自重トレーニングやチューブを活用すれば、自宅でも大胸筋は十分に鍛えられます。プッシュアップのバリエーションを増やすことで、上部・中部・下部の部位別にもアプローチが可能です。

大胸筋を鍛えると胸が垂れにくくなりますか?

大胸筋を鍛えることで胸のハリや上向きのラインが出やすくなり、下垂の予防に役立ちます。特に下部を意識的に鍛えると、胸と腹筋の境界が明確になり、見た目の引き締め効果も期待できます。

大胸筋を効率よく鍛えるにはどの種目が最適ですか?

効率的に鍛えるならベンチプレス(中部)、インクラインダンベルプレス(上部)、ディップス(下部)の3種が基本です。自宅ではプッシュアップのバリエーション(インクライン・デクライン・ダイヤモンド)を組み合わせることで、ジムに近い効果が得られます。

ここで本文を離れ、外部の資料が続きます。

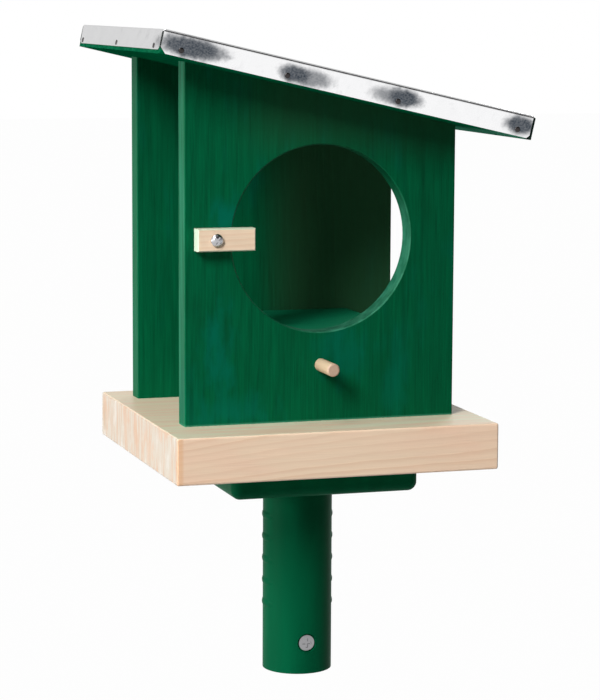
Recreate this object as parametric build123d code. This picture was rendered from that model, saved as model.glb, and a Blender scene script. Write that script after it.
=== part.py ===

大胸筋の内側がつきにくいのですが、どう鍛えればいいですか?

内側は特定の筋肉ではなく、大胸筋全体を収縮させた結果として発達するエリアです。ケーブルクロスオーバーやダンベルフライで、フィニッシュ時に胸の中心で絞る意識を強く持つと内側にも刺激が届きやすくなります。

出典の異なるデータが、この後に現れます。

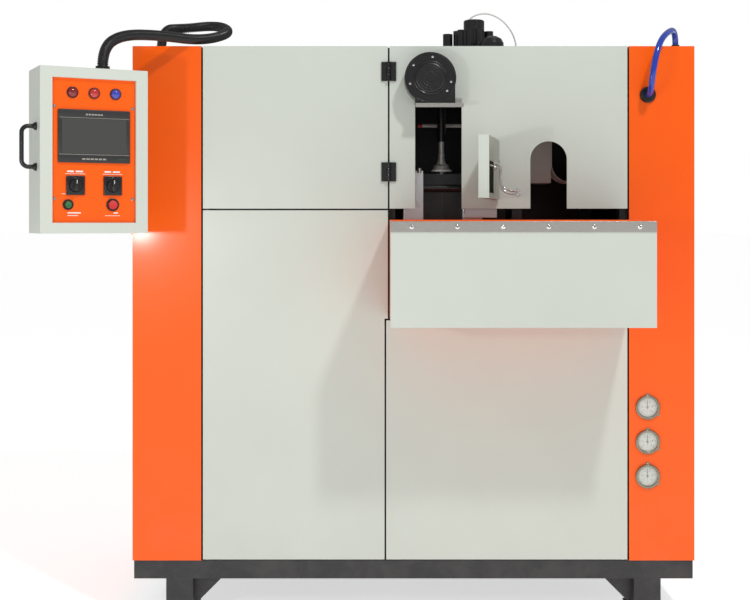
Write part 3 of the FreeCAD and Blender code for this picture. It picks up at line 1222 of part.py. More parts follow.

大胸筋トレーニングで注意すべきフォームのポイントは?

肩甲骨を寄せて胸を張る姿勢を保ち、肘を体幹から約45〜60度に開くことが重要です。肩がすくんだり肘が外に広がりすぎると、三角筋や肩関節に負荷が集中してしまいます。安全かつ効率よく大胸筋に刺激を入れるには、フォームの徹底が不可欠です。

筋トレ初心者でも大胸筋は鍛えられますか?

初心者の方が筋肉の伸びしろが大きく、トレーニング効果を実感しやすい傾向にあります。まずはプッシュアップから始め、フォームと筋肉の使い方を覚えることが大切です。週2〜3回、少ない回数でも継続することが成果に繋がります。

大胸筋をしっかりと鍛えあげよう

大胸筋は、上半身のシルエットを大きく左右する重要な筋肉です。目的や環境に応じたトレーニングを継続することで、厚み・形・引き締めといった理想的な胸筋を手に入れることができます。

自宅でもジムでも、正しいフォームと部位ごとの意識を持って取り組めば、誰でも効果を実感できます。今日から大胸筋トレーニングを生活に取り入れ、自信に満ちた上半身を目指しましょう。